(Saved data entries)
>> Start
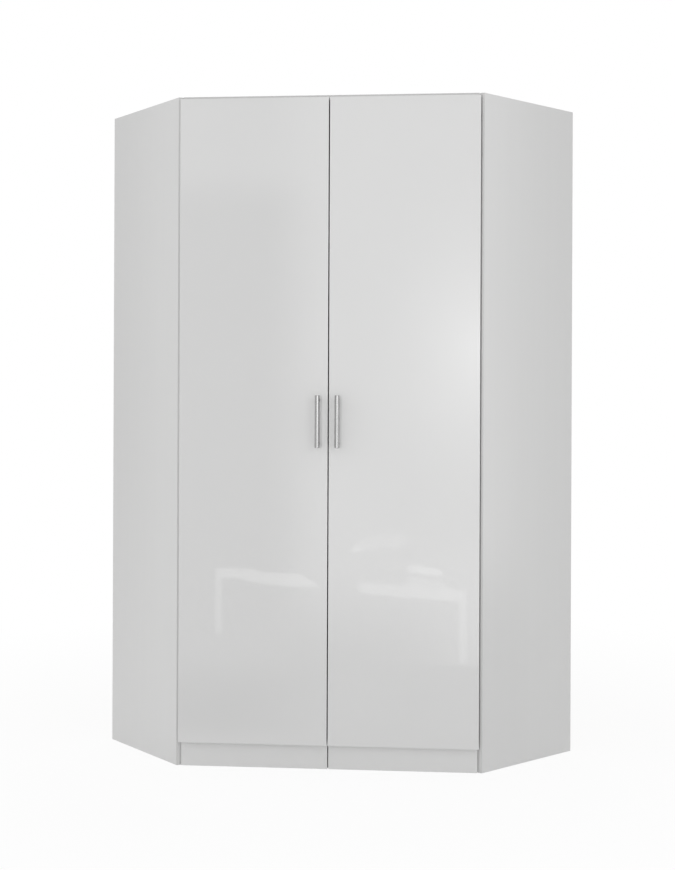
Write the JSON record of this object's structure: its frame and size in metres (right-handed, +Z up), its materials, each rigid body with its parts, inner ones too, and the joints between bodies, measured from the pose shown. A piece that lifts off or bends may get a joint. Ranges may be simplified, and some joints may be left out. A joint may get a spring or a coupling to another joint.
{
  "type": "corner wardrobe",
  "caption": "Five-sided wardrobe for a room corner, with hinged full-height doors across its front and a hat shelf and clothes rail inside.",
  "frame": {"origin": "centre of the bounding box on the floor", "axes": "+Z up, the doors face -Y, the rear corner points to +Y, X runs along the front"},
  "size_m": [1.4424, 1.0468, 1.97],
  "materials": {
    "board": "white melamine board, matt",
    "door": "white board, high gloss",
    "back_sheet": "thin hardboard, white on its inner side",
    "batten": "planed softwood",
    "plastic": "white moulded plastic",
    "plated_steel": "nickel plated",
    "handle": "brushed"
  },
  "bodies": {
    "carcass": {"side_panel_left": "board", "side_panel_right": "board", "top_panel": "board", "bottom_panel": "board", "hat_shelf": "board", "plinth_left": "board", "plinth_right": "board", "plinth_foot": "plastic", "rear_corner_post": "batten", "shelf_rear_cleat": "batten", "back_sheet_left_inner": "back_sheet", "back_sheet_left_outer": "back_sheet", "back_sheet_right_inner": "back_sheet", "back_sheet_right_outer": "back_sheet", "back_joint_strip_left": "plastic", "back_joint_strip_right": "plastic", "shelf_peg_left_1": "plated_steel", "shelf_peg_left_2": "plated_steel", "shelf_peg_right_1": "plated_steel", "shelf_peg_right_2": "plated_steel", "clothes_rail": "plated_steel", "rail_bracket_left": "plastic", "rail_bracket_middle": "plastic", "rail_bracket_right": "plastic", "hinge_arm_left_1": "plated_steel", "hinge_plate_left_1": "plated_steel", "hinge_arm_left_2": "plated_steel", "hinge_plate_left_2": "plated_steel", "hinge_arm_left_3": "plated_steel", "hinge_plate_left_3": "plated_steel", "hinge_arm_left_4": "plated_steel", "hinge_plate_left_4": "plated_steel", "hinge_arm_right_1": "plated_steel", "hinge_plate_right_1": "plated_steel", "hinge_arm_right_2": "plated_steel", "hinge_plate_right_2": "plated_steel", "hinge_arm_right_3": "plated_steel", "hinge_plate_right_3": "plated_steel", "hinge_arm_right_4": "plated_steel", "hinge_plate_right_4": "plated_steel"},
    "left_door": {"door_left": "door", "handle_bar_left": "handle", "handle_post_left_lower": "handle", "handle_post_left_upper": "handle", "handle_screw_left_lower": "plated_steel", "handle_screw_left_upper": "plated_steel", "hinge_cup_left_1": "plated_steel", "hinge_cup_left_2": "plated_steel", "hinge_cup_left_3": "plated_steel", "hinge_cup_left_4": "plated_steel"},
    "right_door": {"door_right": "door", "handle_bar_right": "handle", "handle_post_right_lower": "handle", "handle_post_right_upper": "handle", "handle_screw_right_lower": "plated_steel", "handle_screw_right_upper": "plated_steel", "hinge_cup_right_1": "plated_steel", "hinge_cup_right_2": "plated_steel", "hinge_cup_right_3": "plated_steel", "hinge_cup_right_4": "plated_steel"}
  },
  "joints": [
    {"name": "left_door_hinge", "type": "hinge", "parent": "carcass", "child": "left_door", "pos_m": [-0.43234, -0.48139, 1], "axis": [0, 0, -1], "range_deg": [0, 95]},
    {"name": "right_door_hinge", "type": "hinge", "parent": "carcass", "child": "right_door", "pos_m": [0.43234, -0.48139, 1], "axis": [0, 0, 1], "range_deg": [0, 95]}
  ]
}
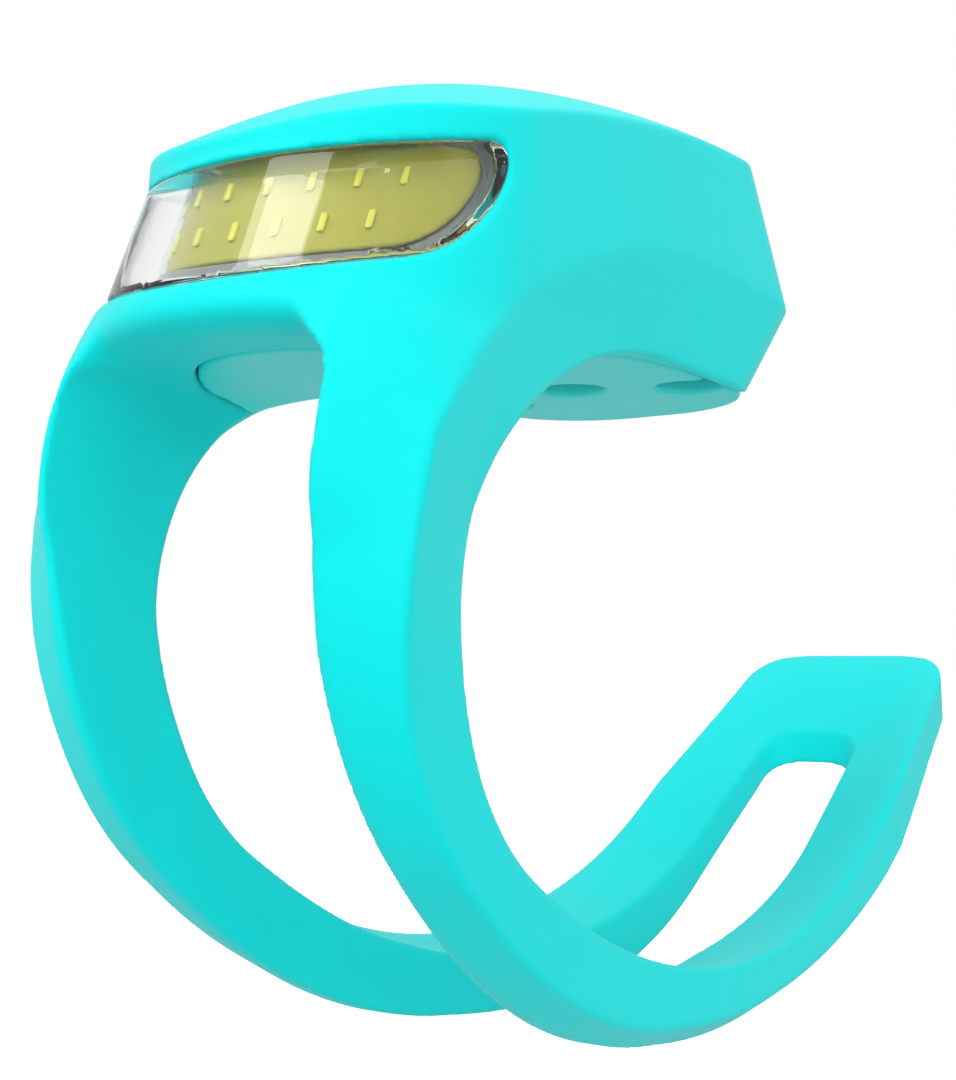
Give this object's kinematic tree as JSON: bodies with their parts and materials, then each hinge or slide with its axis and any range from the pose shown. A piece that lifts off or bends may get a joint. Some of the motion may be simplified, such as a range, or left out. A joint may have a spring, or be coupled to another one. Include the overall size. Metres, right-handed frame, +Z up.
{
  "type": "bicycle headlight",
  "caption": "Strap-on bicycle headlight: a soft pebble-shaped head with a wrap-round lens band over a light panel, and a two-legged looped strap that bends round the handlebar.",
  "frame": {"origin": "on the axis of the handlebar the strap goes round, midway between the two legs", "axes": "+X along the handlebar, -Y ahead of the rider along the beam, +Y to the rear, +Z up"},
  "size_m": [0.021, 0.0898, 0.0541],
  "materials": {
    "silicone": "matt moulded silicone, turquoise",
    "clear_lens": null,
    "grey_plastic": "smooth grey",
    "phosphor": "yellow phosphor silicone over the light chips",
    "phosphor_dot": "clear yellow domes",
    "board_white": "white solder mask on aluminium",
    "dark_plastic": "fine texture",
    "brass": "knurled",
    "hatch_plastic": "turquoise, to match the silicone",
    "seal_rubber": "smooth black",
    "screw_steel": "machined",
    "spring_steel": "nickel plated",
    "cell_steel": "bright nickel plated",
    "board_green": "green solder mask",
    "chip_black": "moulded epoxy",
    "white_plastic": "moulded",
    "lead_red": "insulated wire",
    "lead_black": "insulated wire"
  },
  "bodies": {
    "light": {"silicone_body": "silicone", "lens": "clear_lens", "bezel_frame": "grey_plastic", "phosphor_panel": "phosphor", "led_dies": "phosphor_dot", "led_board": "board_white", "module_shell": "dark_plastic", "thread_inserts": "brass", "coin_cell_lower": "cell_steel", "coin_cell_upper": "cell_steel", "top_contact": "spring_steel", "side_contact": "spring_steel", "main_board": "board_green", "board_parts": "chip_black", "switch_body": "chip_black", "lead_red": "lead_red", "lead_black": "lead_black"},
    "strap": {"strap_tail": "silicone"},
    "button": {"button_pad": "silicone", "switch_stem": "white_plastic"},
    "hatch": {"base_hatch": "hatch_plastic", "hatch_seal": "seal_rubber", "hatch_screws": "screw_steel", "cell_spring": "spring_steel"}
  },
  "joints": [
    {"name": "strap_flex", "type": "hinge", "parent": "light", "child": "strap", "pos_m": [0, 0.004, -0.01835], "axis": [1, 0, 0], "range_deg": [-30, 35], "stiffness_Nm_per_rad": 0.05, "springref_deg": 1.72},
    {"name": "button_press", "type": "slide", "parent": "light", "child": "button", "axis": [0, 0, -1], "range_m": [0, 0.00045], "stiffness_N_per_m": 2500},
    {"name": "hatch_lift", "type": "slide", "parent": "light", "child": "hatch", "axis": [0, 0, -1], "range_m": [0, 0.012]}
  ]
}
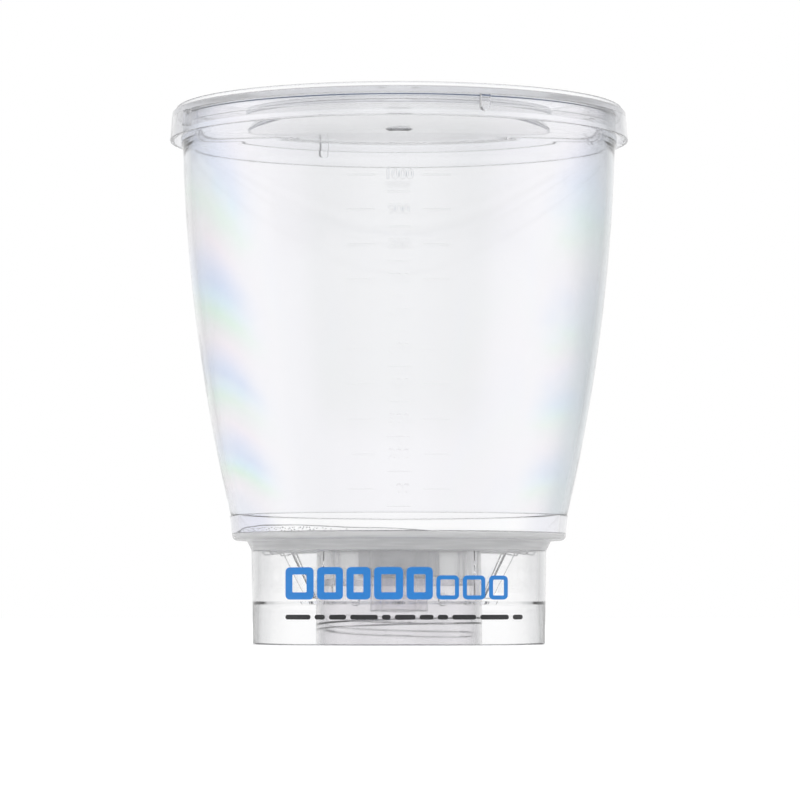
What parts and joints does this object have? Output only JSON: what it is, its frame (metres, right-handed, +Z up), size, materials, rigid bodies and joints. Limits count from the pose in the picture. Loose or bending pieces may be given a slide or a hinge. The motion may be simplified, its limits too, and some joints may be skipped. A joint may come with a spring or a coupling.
{
  "type": "bottle-top vacuum filtration unit",
  "caption": "Clear funnel with a lift-off lid and a filter disc, over a skirted base whose threaded neck screws onto a lab bottle, with a hose barb for vacuum.",
  "frame": {"origin": "centre of the foot of the base, on the surface it stands on", "axes": "+Z up the funnel to the lid; -Y is the printed front; the hose barb points along +Y"},
  "size_m": [0.1378, 0.1378, 0.1607],
  "materials": {
    "clear_styrene": "clear injection-moulded polystyrene, polished",
    "port_plastic": "clear injection-moulded plastic, polished",
    "membrane_white": "matt white microporous film",
    "gasket_rubber": "soft translucent elastomer, matt",
    "fibre_white": "packed white fibre",
    "print_blue": "printed blue ink, satin",
    "print_black": "printed black ink, satin"
  },
  "bodies": {
    "unit": {"support_plate": "clear_styrene", "skirt": "clear_styrene", "bottle_neck": "clear_styrene", "drip_spout": "clear_styrene", "membrane": "membrane_white", "neck_gasket": "gasket_rubber", "funnel": "clear_styrene", "hose_barb": "port_plastic", "port_plug": "fibre_white"},
    "lid": {"lid": "clear_styrene"}
  },
  "joints": [
    {"name": "lid_lift", "type": "slide", "parent": "unit", "child": "lid", "axis": [0, 0, 1], "range_m": [0, 0.04]}
  ]
}
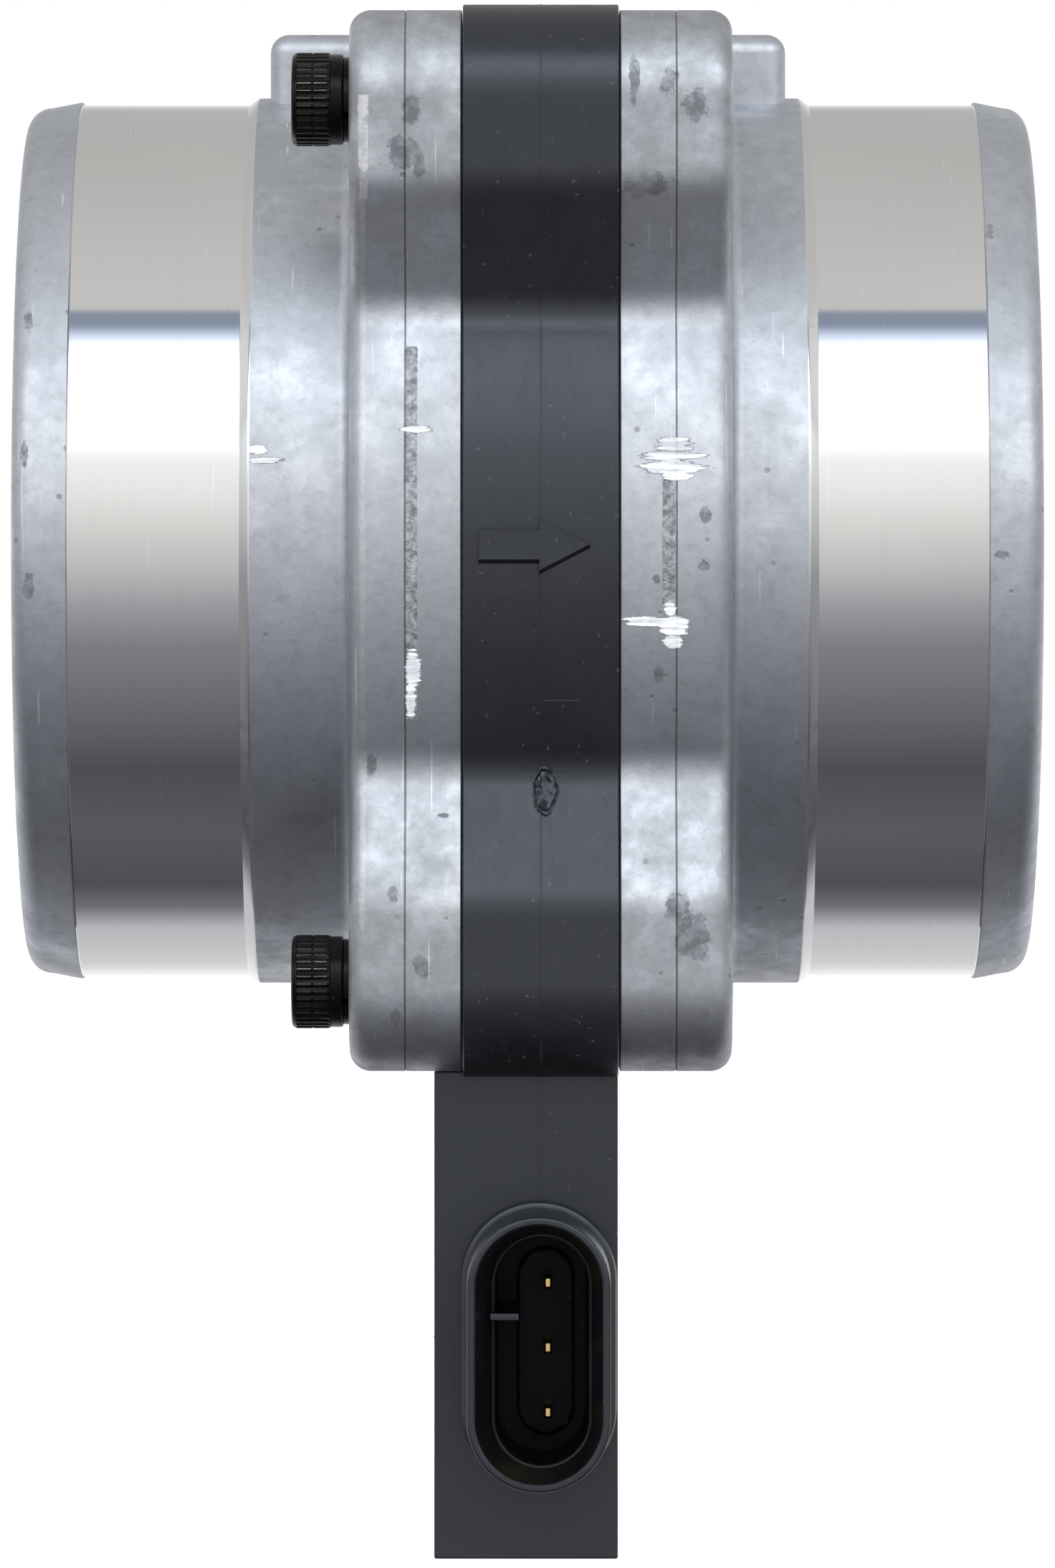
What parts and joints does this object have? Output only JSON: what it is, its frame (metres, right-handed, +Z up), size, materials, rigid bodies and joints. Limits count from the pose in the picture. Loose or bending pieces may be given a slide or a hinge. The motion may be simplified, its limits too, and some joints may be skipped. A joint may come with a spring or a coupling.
{
  "type": "mass air flow sensor",
  "caption": "Hot-wire mass air flow sensor: aluminium hose spigots bolted round a black moulded sensor ring with an electronics box and an oval plug socket below.",
  "frame": {"origin": "centre of the inlet end opening, on the flow axis", "axes": "+X along the flow from inlet to outlet, +Z up and away from the electronics box, -Y the side the plug socket faces"},
  "size_m": [0.1016, 0.1066, 0.1531],
  "materials": {
    "cast_aluminium": "as-cast flanges and lips, machined hose bands",
    "black_nylon": "glass-filled moulding, fine texture",
    "cover_plastic": "glass-filled moulding",
    "silicone": "cured silicone bead",
    "substrate": "thick film ceramic",
    "chip_plastic": "moulded epoxy package",
    "extruded_aluminium": "extruded, sawn and bare",
    "stainless_mesh": "drawn stainless wire",
    "spring_steel": "bare spring steel",
    "seal_rubber": "moulded nitrile",
    "element_ceramic": "glass coated ceramic",
    "black_oxide_steel": "black oxide, lightly oiled",
    "sleeve_brass": "turned brass",
    "prong_steel": "nickel plated wire",
    "gold_plate": "gold plated brass"
  },
  "bodies": {
    "root": {"air_temp_element": "element_ceramic", "circuit_board": "substrate", "control_chip": "chip_plastic", "cover_seal": "silicone", "element_prong_1": "prong_steel", "element_prong_2": "prong_steel", "element_prong_3": "prong_steel", "element_prong_4": "prong_steel", "flange_screw_1": "black_oxide_steel", "flange_screw_2": "black_oxide_steel", "flange_screw_3": "black_oxide_steel", "flange_screw_4": "black_oxide_steel", "heat_sink": "extruded_aluminium", "hot_element": "element_ceramic", "inlet_housing": "cast_aluminium", "inlet_screen": "stainless_mesh", "inlet_seal": "seal_rubber", "lock_washer_1": "black_oxide_steel", "lock_washer_2": "black_oxide_steel", "lock_washer_3": "black_oxide_steel", "lock_washer_4": "black_oxide_steel", "module_cover": "cover_plastic", "outlet_housing": "cast_aluminium", "outlet_seal": "seal_rubber", "power_transistor": "chip_plastic", "screen_retaining_ring": "spring_steel", "sensor_body": "black_nylon", "spacer_sleeve_1": "sleeve_brass", "spacer_sleeve_2": "sleeve_brass", "spacer_sleeve_3": "sleeve_brass", "spacer_sleeve_4": "sleeve_brass", "terminal_1": "gold_plate", "terminal_2": "gold_plate", "terminal_3": "gold_plate"}
  },
  "joints": []
}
>> End
* [What is asked]:
Tally the lines in the entries above that hold the word "between". Reply with nothing but that count.

* [Full response]:
2